Cuomo repeated his position that all teachers should be vaccinated.
“A teacher is in front of a classroom, how many kids does a teacher interact with during the course of a day? Thirty, 40, 100, 150? That child can get the virus and go home? Why shouldn’t the teacher be vaccinated?” Cuomo said.
But New York State United Teachers don’t see it that way. The statewide teachers’ union issued a statement Monday opposing mandated vaccinations of K-12 school staff.
“We have advocated since the beginning of the year that any educator who wants a vaccine should have easy access to one,” the NYSUT statement said. “What we have not supported is a vaccine mandate.”
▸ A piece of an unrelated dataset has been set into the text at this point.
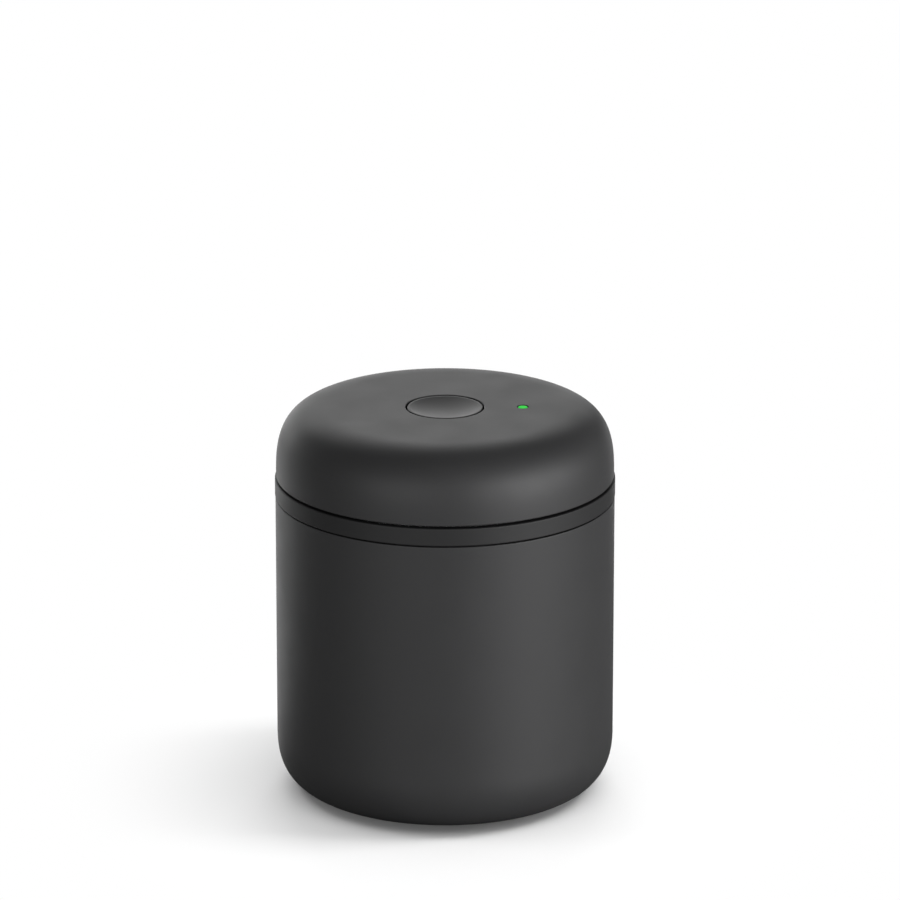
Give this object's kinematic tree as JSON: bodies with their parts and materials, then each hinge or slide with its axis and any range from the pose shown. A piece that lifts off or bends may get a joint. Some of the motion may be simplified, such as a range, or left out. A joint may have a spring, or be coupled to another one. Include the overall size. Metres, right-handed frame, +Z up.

The union said it would support local efforts to encourage more vaccinations, such as programs that require that those who are not vaccinated get tested on a regular basis. But it said it was “critical” that districts come up with plans to make testing available for free at schools.
Schools could use some clarity on mitigation measures that take infection, hospital, and vaccination rates into account, Cornell said. That would include guidance on masks, testing, and quarantines.
“It strikes me as those are the health related operational details about which we need some guidance or parameters from the state,” Cornell said.
The New York State School Boards Association said it surveyed members in March on major issues. A question on whether to support mandatory vaccines did not receive enough support to bring it to the full membership for consideration of an official position.
But testing is another issue.
“I think that school districts would have the authority to require testing,” said David Albert, a spokesman for the school boards association. “I think districts are going to have to work within the guidance that is put out by the state, and I think that’s what everyone is waiting for.”